On Jan 20, 2020, at 11:51 AM, Ryan Sleevi <ryan-i...@sleevi.com> wrote:
> 
>   Whether we have to convince "the OS vendor", or just "the supplicant 
> division in the OS vendor" is largely the same thing.
> 
> It isn’t, and there’s been zero evidence to support that conclusion, but I 
> can tell reality isn’t that convincing :)

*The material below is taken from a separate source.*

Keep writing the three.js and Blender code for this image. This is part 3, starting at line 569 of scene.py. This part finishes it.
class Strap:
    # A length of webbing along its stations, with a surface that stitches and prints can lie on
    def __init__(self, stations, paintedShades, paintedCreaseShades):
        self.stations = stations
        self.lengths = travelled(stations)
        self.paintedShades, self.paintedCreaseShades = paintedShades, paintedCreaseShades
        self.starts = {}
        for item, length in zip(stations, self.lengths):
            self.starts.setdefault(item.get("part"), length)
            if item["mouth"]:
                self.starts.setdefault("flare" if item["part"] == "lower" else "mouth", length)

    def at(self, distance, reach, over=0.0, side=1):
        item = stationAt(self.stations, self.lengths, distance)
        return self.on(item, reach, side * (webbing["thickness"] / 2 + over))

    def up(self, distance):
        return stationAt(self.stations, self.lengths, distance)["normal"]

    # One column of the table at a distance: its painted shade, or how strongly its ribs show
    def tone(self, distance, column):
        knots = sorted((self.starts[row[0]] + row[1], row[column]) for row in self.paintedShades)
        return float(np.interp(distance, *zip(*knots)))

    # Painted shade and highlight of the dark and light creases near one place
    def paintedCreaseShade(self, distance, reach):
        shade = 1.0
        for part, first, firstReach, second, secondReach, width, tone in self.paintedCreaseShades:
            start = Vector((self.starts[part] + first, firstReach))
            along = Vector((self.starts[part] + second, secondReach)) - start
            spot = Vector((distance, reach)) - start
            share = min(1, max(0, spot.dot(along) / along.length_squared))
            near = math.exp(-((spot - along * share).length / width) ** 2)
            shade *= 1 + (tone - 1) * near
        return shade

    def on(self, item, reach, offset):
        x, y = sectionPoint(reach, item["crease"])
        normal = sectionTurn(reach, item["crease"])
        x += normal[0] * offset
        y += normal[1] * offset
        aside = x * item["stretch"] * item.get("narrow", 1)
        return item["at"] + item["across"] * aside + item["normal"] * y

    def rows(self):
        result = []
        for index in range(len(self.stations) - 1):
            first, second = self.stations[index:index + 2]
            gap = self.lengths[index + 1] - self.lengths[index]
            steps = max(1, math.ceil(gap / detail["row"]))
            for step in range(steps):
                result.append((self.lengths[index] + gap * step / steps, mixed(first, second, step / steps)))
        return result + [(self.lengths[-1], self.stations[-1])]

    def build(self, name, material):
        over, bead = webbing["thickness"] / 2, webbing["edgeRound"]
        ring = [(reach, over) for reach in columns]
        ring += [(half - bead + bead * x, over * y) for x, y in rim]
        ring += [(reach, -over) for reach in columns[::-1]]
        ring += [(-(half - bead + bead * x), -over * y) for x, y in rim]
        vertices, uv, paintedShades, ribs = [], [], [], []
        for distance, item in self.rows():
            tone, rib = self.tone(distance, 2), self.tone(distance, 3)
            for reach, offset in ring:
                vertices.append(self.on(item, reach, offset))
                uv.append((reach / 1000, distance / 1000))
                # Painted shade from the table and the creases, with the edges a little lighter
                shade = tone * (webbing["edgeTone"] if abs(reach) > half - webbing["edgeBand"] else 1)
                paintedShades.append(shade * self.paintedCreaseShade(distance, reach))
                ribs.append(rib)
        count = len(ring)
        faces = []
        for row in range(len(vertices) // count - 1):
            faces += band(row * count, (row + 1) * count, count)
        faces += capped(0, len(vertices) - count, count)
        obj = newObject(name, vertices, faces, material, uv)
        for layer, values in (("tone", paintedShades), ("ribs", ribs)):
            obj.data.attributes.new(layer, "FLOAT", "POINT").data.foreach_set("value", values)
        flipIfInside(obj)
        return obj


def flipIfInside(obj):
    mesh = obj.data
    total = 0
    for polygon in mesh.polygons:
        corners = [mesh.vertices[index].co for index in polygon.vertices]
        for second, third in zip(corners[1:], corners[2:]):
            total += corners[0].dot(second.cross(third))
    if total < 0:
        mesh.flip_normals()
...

I have to disagree with that.  There are exceptions to very rule, of course, 
but I have never downloaded, installed and configured a supplicant on any of my 
computing devices.  I’m a highly technical end-user (long time IETF and IEEE 
contributor).

> This is not about which department is involved. The distinction is about the 
> scope of trust. Saying shipped in the OS, both in the context of this thread 
> and more generally, is presuming a broad scope and maintained interfaces for 
> third-parties, neither of which you need. Not recognizing that a “root store” 
> on a modern OS is merely an abstraction over disparate trust bits is 
> meaningful, particularly when not addressing what the “trust bits” should be 
> or how they’re maintained.

And *that* is an artifact of the way vendors have chosen to ship their OS 
products.  I think what you’re saying is that large industry software providers 
aren’t going to change their behavior just because it inconveniences users 
(customers).  Maybe that’s true.  However, it’s an organizational and 
implementation argument, not a technical one.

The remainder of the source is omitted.